Alexis Annes rappelle que les agricultrices qui se lancent seules le font plus facilement dans l’agriculture biologique et / ou sur des plus petites surfaces avec des activités de diversification comme la transformation, la vente directe ou encore l’accueil à la ferme. « Le recensement agricole de 2010 indiquait d’ailleurs clairement que les agricultrices étaient source d’innovation sur les exploitations agricoles et qu’elles concourraient largement à renouveler le métier. »
Les femmes sont au bon moment et ont les bonnes compétences pour pouvoir porter l’évolution de la profession.
Alexis Annes, sociologue spécialisé dans les questions agricoles.

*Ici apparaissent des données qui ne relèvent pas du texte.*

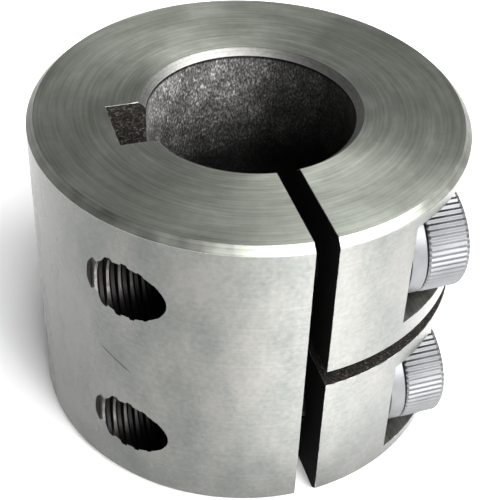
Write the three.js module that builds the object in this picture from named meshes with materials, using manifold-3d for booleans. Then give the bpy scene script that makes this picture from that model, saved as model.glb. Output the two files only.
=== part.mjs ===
// A rigid clamp coupling: a slit steel sleeve with a keyed bore, closed onto two shaft ends by two cap screws.
// Millimetres. +Z runs along the bore and z = 0 is the lower end face. The axial slit faces -Y, and the screws
// lie along X with their heads on +X.
import * as THREE from "three";
import { mergeVertices } from "three/addons/utils/BufferGeometryUtils.js";
import Module from "manifold-3d";

// Sleeve
const SLEEVE_RADIUS = 20;
const SLEEVE_LENGTH = 31;
const OUTER_CHAMFER = 0.65;
const BORE_RADIUS = 9.5;
const BORE_CHAMFER = 0.65;
const KEYWAY_WIDTH = 6;
const KEYWAY_FLOOR = 12.7; // from the bore's axis
const SLIT_WIDTH = 2;
const CROSS_SLIT_WIDTH = 1.7;
const CROSS_SLIT_END = 0; // y where the saw stopped, level with the bore's axis

// Screw positions
const SCREW_Y = -12.9;
const SCREW_SPACING = 16.5;
const SCREW_HEIGHTS = {
  lower: (SLEEVE_LENGTH - SCREW_SPACING) / 2,
  upper: (SLEEVE_LENGTH + SCREW_SPACING) / 2,
};

// Holes for one screw
const POCKET_RADIUS = 5.5;
const POCKET_FLOOR = 8.7; // x
const CLEARANCE_RADIUS = 3.2;
const TAPPED_RADIUS = 3.1; // the major radius with a working gap: the helix itself is not cut

// M6 low-head cap screw with a captive spring washer
const SHANK_RADIUS = 2.8;
const SHANK_LENGTH = 20;
const TIP_CHAMFER = 0.6;
const HEAD_RADIUS = 5;
const HEAD_HEIGHT = 4;
const HEAD_CHAMFER = 0.4;
const HEX_ACROSS_FLATS = 4;
const HEX_DEPTH = 2.3;
const WASHER_INNER_RADIUS = 3.05;
const WASHER_OUTER_RADIUS = 4.95;
const WASHER_THICKNESS = 1.6;
const WASHER_SPLIT = 0.8;
const SEAT_GAP = 0.1; // between seated faces, so that no two solids touch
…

Parce qu’elles ont eu ou ont encore un pied en dehors de la ferme, les femmes font le lien entre les exploitations et le reste du monde. La mécanisation, la technologisation de la profession ont aidé les femmes à prendre leur place. Le sociologue insiste : « Ce n’est pas parce qu’elles sont femmes qu’elles ont telles aptitudes ou telles envies, mais parce qu’elles ont été dans des mécanismes de socialisation liés à leur genre qu’elles ont évolué dans certains domaines professionnels et acquis les compétences qui vont avec – celles du service, de l’accueil, du commerce ou de la communication – qui sont justement les compétences attendues pour l’agriculture aujourd’hui. Les femmes sont au bon moment et ont les bonnes compétences pour pouvoir porter l’évolution de la profession. » On vous le disait : l’avenir de l’agriculture sera féminin, ou ne sera pas.